Halfpenny in later years said he regretted scaling down the campaign. But it was much too late. Kennett survived until 1999, doing enormous damage to working class living standards and services.
The strikes of 1992 and 1993 did not stop him, but they did have a lasting impact in two respects. One was a sharp shift to the left among union officialdom. Left or reform tickets won in unions including those covering electricians, textile workers, firefighters, foodworkers and metalworkers.
The other was to resurrect the practice of mass mobilisations and political strikes, particularly in Melbourne. The spontaneous walk-offs in support of East Timor in 1999, the S11 anti-capitalist protests of 2000, the massive march against war in Iraq in 2003 and the succession of huge rallies against the Workplace Relations Act and then WorkChoices owed a debt of gratitude to November 10, 1992.
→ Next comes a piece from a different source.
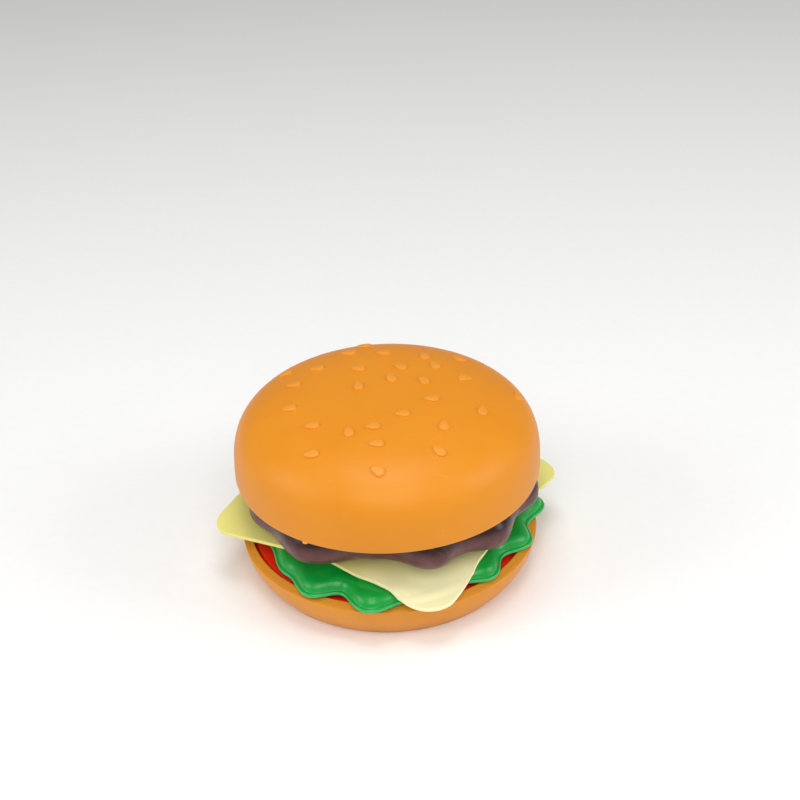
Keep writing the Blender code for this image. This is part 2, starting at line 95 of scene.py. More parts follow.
def sweep(bm, section, place, steps, closed=False):
    """Skins a section over evenly spaced bearings. A point on the axis becomes one vertex."""
    rows = []
    for point in section:
        if (place(point, 0.0) - place(point, 180.0)).length < 0.001 * MM:
            rows.append([bm.verts.new(place(point, 0.0))] * steps)
        else:
            rows.append([bm.verts.new(place(point, 360.0 * i / steps)) for i in range(steps)])
    pairs = list(zip(rows, rows[1:])) + ([(rows[-1], rows[0])] if closed else [])
    for above, below in pairs:
        for i in range(steps):
            j = (i + 1) % steps
            corners = []
            for vert in (above[i], below[i], below[j], above[j]):
                if vert not in corners:
                    corners.append(vert)
            bm.faces.new(corners)


def revolve(bm, section, steps=220, centre=(0.0, 0.0), closed=False):
    """Turns a profile of (radius, height) points round an upright line."""
    middle = Vector((*centre, 0.0))
    sweep(bm, section, lambda p, bearing: middle + at_bearing(p[0], bearing, p[1]), steps, closed)


def pegs(bm, low, high):
    """Three upright pegs with rounded heads."""
    section = filleted([(0, low, 0), (PEG_R, low, 0), (PEG_R, high, 0.4 * MM), (0, high, 0)])
    for bearing in PEG_BEARINGS:
        revolve(bm, section, 24, at_bearing(PEG_RING_R, bearing)[:2])


def sockets(bm, low, high):
    """Three tubes that take the pegs."""
    outside = SOCKET_R + SOCKET_WALL
    section = [(SOCKET_R, low), (outside, low), (outside, high), (SOCKET_R, high)]
    for bearing in PEG_BEARINGS:
        revolve(bm, section, 24, at_bearing(PEG_RING_R, bearing)[:2], closed=True)


def make_piece(name, bm, material, crease=48):
    """An object made of the mesh, with the faces turned outwards and smooth between creases."""
    bmesh.ops.recalc_face_normals(bm, faces=bm.faces)
    mesh = bpy.data.meshes.new(name)
    bm.to_mesh(mesh)
    bm.free()
    mesh.shade_smooth()
    mesh.set_sharp_from_angle(angle=math.radians(crease))
    mesh.materials.append(material)
    obj = bpy.data.objects.new(name, mesh)
    bpy.context.scene.collection.objects.link(obj)
    return obj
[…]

Today, facing new rounds of attacks from Liberal state governments in Queensland, NSW and Victoria, we can draw two key lessons from 1992.
The first is the need to unite the separate struggles. When industrial resistance becomes general, it creates a political crisis for our rulers.
The second is to build a fighting socialist party that can provide an alternative political leadership within the workers’ movement when union officials fail to do the right thing.